Aim of the task:
Reproduce exactly the opening lines of the listing, stopping after the line that contains "# and -X, and" and including it.

---

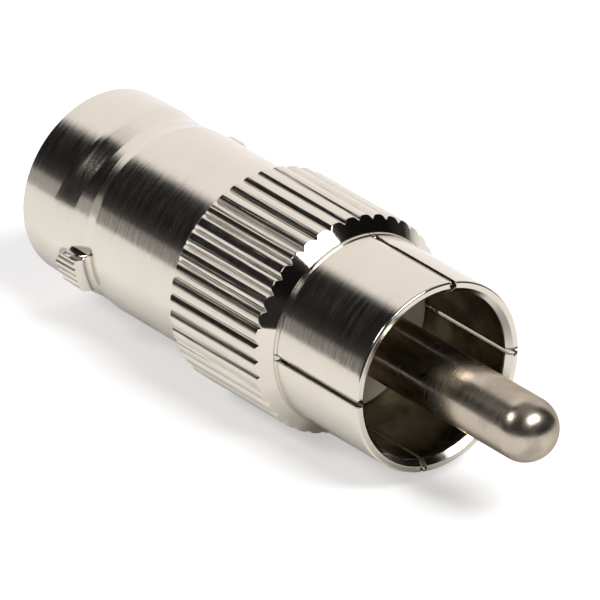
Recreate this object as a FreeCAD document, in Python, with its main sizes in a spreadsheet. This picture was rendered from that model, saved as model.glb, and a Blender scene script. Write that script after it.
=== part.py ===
import FreeCAD, Part
import os

import Sketcher

# Adapter from a BNC jack to an RCA plug, in millimetres.
# The origin is at the centre of the BNC mouth and +Z runs along the axis to the tip of the
# RCA pin. The part stands on the flat rim of the BNC mouth. The two bayonet lugs are on +X
# and -X, and azimuths are counted from +X towards +Y.

SIZES = {
    # turned body: BNC barrel, bayonet lugs and knurled grip collar, from one bar
    "barrel_diameter": 9.65,
    "barrel_wall": 0.76,
    "barrel_length": 12.5,
    "rim_chamfer": 0.12,
    "grip_length": 6.55,
    "grip_rear_chamfer": 0.12,
    "grip_front_bevel": 0.65,
    "relief_depth": 0.025,
    "relief_start": 2.5,
    "relief_end": 5.45,
    # straight knurl, cut in the bar before it is turned
    "knurl_depth": 0.22,
    "knurl_opening": 0.44,
    "knurl_count": 40,
    "first_groove_azimuth": 3.2,
    # bayonet lugs: their height above the barrel also sets the size of the bar
    "lug_height": 0.705,
    "lug_width": 1.9,
    "lug_round_centre": 4.2,
    "lug_flank": 5.2,
    "lug_bevel": 0.4,
    # bores of the body
    "bnc_bore_depth": 8.4,
    "mouth_flare": 0.14,
    "web_thickness": 1.0,
    "insulator_seat_diameter": 7.2,
    # insulator of the BNC side
    "tube_diameter": 4.7,
    "tube_reach": 5.0,
    "insulator_length": 6.3,
    "tube_clearance": 0.02,
    # centre contact of the BNC side
    "contact_diameter": 2.1,
    "contact_bore_diameter": 1.36,
    "contact_bore_depth": 4.9,
    "contact_clearance": 0.1,
    "contact_recess": 0.06,
    "contact_lead_in": 0.12,
    "contact_slot_width": 0.24,
    "contact_slot_depth": 3.6,
    "contact_head_diameter": 3.2,
    "contact_head_length": 5.8,
    # slotted ground shell of the RCA side
    "shell_diameter": 9.6,
    "shell_wall": 0.6,
    "shell_reach": 6.3,
    "shell_lip_height": 0.06,
    "shell_lip_width": 0.2,
    "shell_shoulder": 0.2,
    "shell_floor_hole_diameter": 6.8,
    "shell_floor_thickness": 1.7,
    "shell_mouth_round": 0.15,
    "shell_mouth_bevel": 0.28,
    "shell_slot_width": 0.34,
    "shell_slot_base": 0.08,
    "first_slot_azimuth": -18.0,
    "second_slot_azimuth": 62.0,
    # insulator and pin of the RCA side
    "plug_insulator_face": 0.1,
    "plug_insulator_chamfer": 0.12,
    "pin_diameter": 3.2,
    "pin_reach": 8.1,
    "pin_tail_diameter": 1.9,
    "pin_tail_reach": 4.4,
    "pin_tail_chamfer": 0.2,
}

document = FreeCAD.newDocument("bnc_to_rca_adapter")
sheet = document.addObject("Spreadsheet::Sheet", "dims")
for row, (alias, number) in enumerate(SIZES.items(), start=1):
    sheet.set("A%d" % row, alias)
    sheet.set("B%d" % row, str(number))
    sheet.setAlias("B%d" % row, alias)
document.recompute()


class Size:
    """A length worked out from the sheet: its expression and its present value."""

    def __init__(self, text, value):
        self.text = text
        self.value = value

    def __add__(self, other):
        other = as_size(other)
        return Size("(%s + %s)" % (self.text, other.text), self.value + other.value)

    def __sub__(self, other):
        other = as_size(other)
        return Size("(%s - %s)" % (self.text, other.text), self.value - other.value)

    def __mul__(self, factor):
        return Size("(%s * %s)" % (self.text, factor), self.value * factor)

    def __truediv__(self, divisor):
        return Size("(%s / %s)" % (self.text, divisor), self.value / divisor)

    def __neg__(self):
        return Size("(-1 * %s)" % self.text, -self.value)


def as_size(number):
    return number if isinstance(number, Size) else Size(str(number), float(number))


def cell(alias):
    return Size("dims." + alias, float(sheet.get(alias)))


def radius_of(alias):
    return cell(alias) / 2


ZERO = as_size(0)

# Stations along the axis
web_start = cell("bnc_bore_depth")
web_end = web_start + cell("web_thickness")
seat_floor = web_end + cell("insulator_length")
grip_start = cell("barrel_length")
grip_bevel_start = grip_start + cell("grip_length")
body_end = grip_bevel_start + cell("grip_front_bevel")
lip_end = body_end + cell("shell_lip_width")
shell_end = body_end + cell("shell_reach")
shell_floor_end = seat_floor + cell("shell_floor_thickness")
plug_face = body_end + cell("plug_insulator_face")
pin_end = shell_end + cell("pin_reach")
tube_front = web_start - cell("tube_reach")
contact_front = tube_front + cell("contact_recess")
contact_head_start = seat_floor - cell("contact_head_length")
pin_tail_end = seat_floor - cell("pin_tail_reach")

# Radii that more than one piece uses
barrel_radius = radius_of("barrel_diameter")
bar_radius = barrel_radius + cell("lug_height")
knurl_root = bar_radius - cell("knurl_depth")
insulator_seat = radius_of("insulator_seat_diameter")
shell_radius = radius_of("shell_diameter")
shell_lip = shell_radius + cell("shell_lip_height")
shell_seat = shell_radius - cell("shell_shoulder")
shell_bore = shell_radius - cell("shell_wall")
shell_floor_hole = radius_of("shell_floor_hole_diameter")
pin_radius = radius_of("pin_diameter")
pin_tail = radius_of("pin_tail_diameter")
contact_radius = radius_of("contact_diameter")
contact_head = radius_of("contact_head_diameter")
tube_bore = contact_radius + cell("contact_clearance")
tube_radius = radius_of("tube_diameter")

# Cuts run this far past the solid
overrun = barrel_radius / 4


def new_body(label):
    body = document.addObject("PartDesign::Body", label)
    body.Label = label
    return body


def origin_feature(body, role):
    for feature in body.Origin.OriginFeatures:
        if feature.Role == role:
            return feature
    raise ValueError("no origin feature " + role)


def pin_down(sketch, kind, edge, size):
    """Holds the start of an edge at a signed distance from the sketch's origin."""
    axis = -2 if kind == "DistanceX" else -1
    if size is ZERO:
        sketch.addConstraint(Sketcher.Constraint("PointOnObject", edge, 1, axis))
        return
    if size.value < 0:
        number = sketch.addConstraint(Sketcher.Constraint(kind, edge, 1, -1, 1, -size.value))
        size = -size
    else:
        number = sketch.addConstraint(Sketcher.Constraint(kind, -1, 1, edge, 1, size.value))
    sketch.setExpression("Constraints[%d]" % number, size.text)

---

Complete answer:
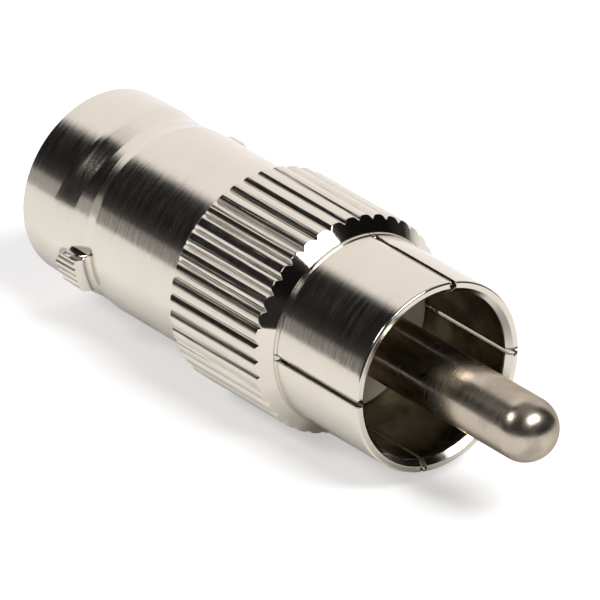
Recreate this object as a FreeCAD document, in Python, with its main sizes in a spreadsheet. This picture was rendered from that model, saved as model.glb, and a Blender scene script. Write that script after it.
=== part.py ===
import FreeCAD, Part
import os

import Sketcher

# Adapter from a BNC jack to an RCA plug, in millimetres.
# The origin is at the centre of the BNC mouth and +Z runs along the axis to the tip of the
# RCA pin. The part stands on the flat rim of the BNC mouth. The two bayonet lugs are on +X
# and -X, and azimuths are counted from +X towards +Y.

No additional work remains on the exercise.